Description of the task: Read the lines that follow and pick out every one containing the word "axes".

Stored records:
· · · ·

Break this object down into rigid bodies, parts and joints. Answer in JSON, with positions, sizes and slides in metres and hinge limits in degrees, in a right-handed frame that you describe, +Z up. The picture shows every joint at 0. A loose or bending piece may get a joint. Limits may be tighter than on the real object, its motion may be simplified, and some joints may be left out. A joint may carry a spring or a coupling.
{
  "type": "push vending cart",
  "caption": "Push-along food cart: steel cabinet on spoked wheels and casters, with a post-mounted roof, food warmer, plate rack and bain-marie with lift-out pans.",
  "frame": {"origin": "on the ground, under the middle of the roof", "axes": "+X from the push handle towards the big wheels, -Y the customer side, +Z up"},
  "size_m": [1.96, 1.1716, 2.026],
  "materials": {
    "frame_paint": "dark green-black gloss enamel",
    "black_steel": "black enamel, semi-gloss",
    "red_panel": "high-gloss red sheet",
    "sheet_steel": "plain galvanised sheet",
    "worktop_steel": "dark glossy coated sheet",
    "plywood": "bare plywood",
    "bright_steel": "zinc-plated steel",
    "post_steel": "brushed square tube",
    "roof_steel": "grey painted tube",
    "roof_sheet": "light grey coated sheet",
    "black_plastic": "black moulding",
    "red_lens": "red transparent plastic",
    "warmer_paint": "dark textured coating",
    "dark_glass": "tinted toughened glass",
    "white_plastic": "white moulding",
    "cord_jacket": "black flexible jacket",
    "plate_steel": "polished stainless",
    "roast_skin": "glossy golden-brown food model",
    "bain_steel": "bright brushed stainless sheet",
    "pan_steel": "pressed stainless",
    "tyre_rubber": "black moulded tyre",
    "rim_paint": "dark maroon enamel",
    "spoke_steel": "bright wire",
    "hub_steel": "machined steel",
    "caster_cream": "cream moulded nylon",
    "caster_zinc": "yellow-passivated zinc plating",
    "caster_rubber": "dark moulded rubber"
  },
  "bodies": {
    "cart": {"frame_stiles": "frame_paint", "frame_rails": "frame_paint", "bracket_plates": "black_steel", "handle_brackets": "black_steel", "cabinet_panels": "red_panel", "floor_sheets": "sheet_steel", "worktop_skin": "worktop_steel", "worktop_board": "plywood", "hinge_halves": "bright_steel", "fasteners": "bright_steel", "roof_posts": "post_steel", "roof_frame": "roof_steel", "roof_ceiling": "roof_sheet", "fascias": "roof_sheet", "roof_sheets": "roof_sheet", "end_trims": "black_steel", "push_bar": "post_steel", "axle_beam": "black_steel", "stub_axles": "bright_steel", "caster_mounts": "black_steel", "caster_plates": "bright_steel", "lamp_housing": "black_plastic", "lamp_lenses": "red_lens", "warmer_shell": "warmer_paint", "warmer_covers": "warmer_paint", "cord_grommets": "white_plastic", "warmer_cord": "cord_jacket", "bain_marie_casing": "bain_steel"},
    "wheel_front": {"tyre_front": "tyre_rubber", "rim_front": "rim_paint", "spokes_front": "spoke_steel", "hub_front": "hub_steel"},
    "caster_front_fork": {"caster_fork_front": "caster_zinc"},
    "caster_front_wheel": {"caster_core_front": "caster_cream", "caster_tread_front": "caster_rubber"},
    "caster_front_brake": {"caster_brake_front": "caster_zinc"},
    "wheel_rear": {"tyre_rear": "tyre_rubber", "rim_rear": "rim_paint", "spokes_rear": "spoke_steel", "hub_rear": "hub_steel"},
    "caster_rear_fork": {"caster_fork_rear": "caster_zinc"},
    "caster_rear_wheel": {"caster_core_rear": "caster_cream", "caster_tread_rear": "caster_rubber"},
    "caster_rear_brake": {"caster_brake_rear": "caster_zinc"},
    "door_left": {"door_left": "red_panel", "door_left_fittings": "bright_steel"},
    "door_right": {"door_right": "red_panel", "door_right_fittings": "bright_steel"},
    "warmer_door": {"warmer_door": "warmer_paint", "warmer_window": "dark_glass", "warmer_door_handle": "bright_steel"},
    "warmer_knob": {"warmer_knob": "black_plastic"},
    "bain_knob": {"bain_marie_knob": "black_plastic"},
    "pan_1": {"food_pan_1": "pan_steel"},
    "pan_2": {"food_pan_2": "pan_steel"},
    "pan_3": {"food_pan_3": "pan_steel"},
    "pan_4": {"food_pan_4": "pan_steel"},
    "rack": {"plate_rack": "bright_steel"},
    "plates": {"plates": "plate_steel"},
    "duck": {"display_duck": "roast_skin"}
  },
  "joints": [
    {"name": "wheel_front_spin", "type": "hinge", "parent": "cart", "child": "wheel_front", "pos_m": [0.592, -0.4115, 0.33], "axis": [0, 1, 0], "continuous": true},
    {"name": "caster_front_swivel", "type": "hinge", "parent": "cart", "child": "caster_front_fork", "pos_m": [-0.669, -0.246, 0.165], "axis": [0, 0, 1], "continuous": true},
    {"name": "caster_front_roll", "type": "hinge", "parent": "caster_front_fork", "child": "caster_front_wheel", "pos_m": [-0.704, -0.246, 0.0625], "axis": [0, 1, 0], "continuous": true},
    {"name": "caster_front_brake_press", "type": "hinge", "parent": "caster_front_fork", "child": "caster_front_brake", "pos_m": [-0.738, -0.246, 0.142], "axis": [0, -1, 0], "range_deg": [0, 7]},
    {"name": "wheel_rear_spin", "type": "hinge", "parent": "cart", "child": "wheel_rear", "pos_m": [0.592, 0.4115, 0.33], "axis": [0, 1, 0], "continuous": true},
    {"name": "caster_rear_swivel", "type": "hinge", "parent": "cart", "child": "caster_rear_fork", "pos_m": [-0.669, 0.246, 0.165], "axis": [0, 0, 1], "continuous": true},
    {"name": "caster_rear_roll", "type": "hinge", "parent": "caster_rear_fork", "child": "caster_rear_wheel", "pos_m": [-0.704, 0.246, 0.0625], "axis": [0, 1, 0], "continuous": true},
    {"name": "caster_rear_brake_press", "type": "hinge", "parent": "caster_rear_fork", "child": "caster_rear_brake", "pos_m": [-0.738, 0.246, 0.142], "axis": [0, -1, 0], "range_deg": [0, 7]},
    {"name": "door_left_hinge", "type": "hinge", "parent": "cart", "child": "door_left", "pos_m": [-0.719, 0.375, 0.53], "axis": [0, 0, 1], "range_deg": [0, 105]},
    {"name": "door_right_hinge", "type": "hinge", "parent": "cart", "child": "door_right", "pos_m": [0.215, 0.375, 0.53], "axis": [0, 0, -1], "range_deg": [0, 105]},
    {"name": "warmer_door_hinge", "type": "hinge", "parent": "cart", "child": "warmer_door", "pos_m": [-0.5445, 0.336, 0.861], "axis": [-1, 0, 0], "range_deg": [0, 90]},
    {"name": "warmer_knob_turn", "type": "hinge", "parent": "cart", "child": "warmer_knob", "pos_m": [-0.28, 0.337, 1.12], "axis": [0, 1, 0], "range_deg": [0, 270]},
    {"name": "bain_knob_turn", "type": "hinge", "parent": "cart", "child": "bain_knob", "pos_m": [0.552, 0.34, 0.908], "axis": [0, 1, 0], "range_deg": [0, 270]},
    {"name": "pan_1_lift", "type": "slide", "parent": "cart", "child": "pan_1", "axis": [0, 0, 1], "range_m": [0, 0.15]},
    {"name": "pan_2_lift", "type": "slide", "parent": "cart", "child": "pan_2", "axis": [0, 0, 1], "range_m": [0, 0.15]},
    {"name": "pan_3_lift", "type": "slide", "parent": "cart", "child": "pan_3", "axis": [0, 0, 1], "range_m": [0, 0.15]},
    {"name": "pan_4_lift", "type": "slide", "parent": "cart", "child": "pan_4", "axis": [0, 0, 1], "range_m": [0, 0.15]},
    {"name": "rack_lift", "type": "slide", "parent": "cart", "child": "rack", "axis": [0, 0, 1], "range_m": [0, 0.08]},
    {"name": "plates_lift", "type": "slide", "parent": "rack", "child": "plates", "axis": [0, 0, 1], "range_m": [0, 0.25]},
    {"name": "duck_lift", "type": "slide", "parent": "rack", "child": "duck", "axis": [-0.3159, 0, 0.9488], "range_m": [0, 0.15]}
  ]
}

· · · ·

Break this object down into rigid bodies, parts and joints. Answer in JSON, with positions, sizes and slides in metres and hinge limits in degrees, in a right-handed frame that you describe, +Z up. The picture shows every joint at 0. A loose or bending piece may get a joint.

· · · ·

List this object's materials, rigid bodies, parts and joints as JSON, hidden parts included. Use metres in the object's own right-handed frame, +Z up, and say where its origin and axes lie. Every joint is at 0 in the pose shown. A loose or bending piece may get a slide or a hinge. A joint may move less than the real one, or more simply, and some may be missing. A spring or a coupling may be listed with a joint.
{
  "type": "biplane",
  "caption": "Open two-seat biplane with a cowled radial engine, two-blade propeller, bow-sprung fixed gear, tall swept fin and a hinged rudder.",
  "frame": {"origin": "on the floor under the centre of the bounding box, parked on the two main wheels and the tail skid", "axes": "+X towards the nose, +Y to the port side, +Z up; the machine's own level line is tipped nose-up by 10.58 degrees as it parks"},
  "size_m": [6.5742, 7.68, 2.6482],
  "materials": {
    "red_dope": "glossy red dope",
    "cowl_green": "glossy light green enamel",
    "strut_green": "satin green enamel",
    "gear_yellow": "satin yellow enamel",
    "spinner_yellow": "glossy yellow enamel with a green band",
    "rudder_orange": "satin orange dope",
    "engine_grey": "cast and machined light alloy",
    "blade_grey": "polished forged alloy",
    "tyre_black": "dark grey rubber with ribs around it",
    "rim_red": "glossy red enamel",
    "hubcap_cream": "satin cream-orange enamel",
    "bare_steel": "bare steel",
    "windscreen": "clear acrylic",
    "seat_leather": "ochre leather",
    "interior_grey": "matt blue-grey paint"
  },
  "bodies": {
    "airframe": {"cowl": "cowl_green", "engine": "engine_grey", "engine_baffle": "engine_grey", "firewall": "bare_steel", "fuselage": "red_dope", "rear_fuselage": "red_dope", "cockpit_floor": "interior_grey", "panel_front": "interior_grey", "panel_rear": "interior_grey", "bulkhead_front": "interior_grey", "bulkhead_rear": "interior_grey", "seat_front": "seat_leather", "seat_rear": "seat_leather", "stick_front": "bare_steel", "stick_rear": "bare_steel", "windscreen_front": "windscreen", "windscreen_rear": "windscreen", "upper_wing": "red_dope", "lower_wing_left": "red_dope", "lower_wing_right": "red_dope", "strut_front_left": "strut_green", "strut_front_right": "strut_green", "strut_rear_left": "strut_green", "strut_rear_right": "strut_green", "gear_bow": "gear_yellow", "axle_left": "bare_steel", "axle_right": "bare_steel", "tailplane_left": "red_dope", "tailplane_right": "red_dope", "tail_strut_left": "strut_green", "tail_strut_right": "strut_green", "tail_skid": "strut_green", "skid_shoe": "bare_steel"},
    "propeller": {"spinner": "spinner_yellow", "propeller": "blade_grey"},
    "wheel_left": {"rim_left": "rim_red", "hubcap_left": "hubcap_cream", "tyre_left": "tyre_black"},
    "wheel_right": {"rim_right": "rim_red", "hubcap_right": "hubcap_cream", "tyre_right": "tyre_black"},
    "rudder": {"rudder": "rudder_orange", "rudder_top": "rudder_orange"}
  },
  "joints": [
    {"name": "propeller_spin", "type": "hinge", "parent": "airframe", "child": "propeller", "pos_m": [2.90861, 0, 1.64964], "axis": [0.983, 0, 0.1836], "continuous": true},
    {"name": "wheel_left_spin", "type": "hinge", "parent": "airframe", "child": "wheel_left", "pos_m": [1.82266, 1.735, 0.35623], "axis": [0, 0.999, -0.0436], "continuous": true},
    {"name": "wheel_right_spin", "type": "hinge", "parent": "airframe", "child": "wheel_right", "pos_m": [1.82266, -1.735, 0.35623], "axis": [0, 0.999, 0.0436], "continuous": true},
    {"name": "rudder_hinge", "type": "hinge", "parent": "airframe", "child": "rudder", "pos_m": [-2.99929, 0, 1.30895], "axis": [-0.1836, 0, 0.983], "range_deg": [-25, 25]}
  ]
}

· · · ·

Completed exercise:
  "frame": {"origin": "on the ground, under the middle of the roof", "axes": "+X from the push handle towards the big wheels, -Y the customer side, +Z up"},
List this object's materials, rigid bodies, parts and joints as JSON, hidden parts included. Use metres in the object's own right-handed frame, +Z up, and say where its origin and axes lie. Every joint is at 0 in the pose shown. A loose or bending piece may get a slide or a hinge. A joint may move less than the real one, or more simply, and some may be missing. A spring or a coupling may be listed with a joint.
  "frame": {"origin": "on the floor under the centre of the bounding box, parked on the two main wheels and the tail skid", "axes": "+X towards the nose, +Y to the port side, +Z up; the machine's own level line is tipped nose-up by 10.58 degrees as it parks"},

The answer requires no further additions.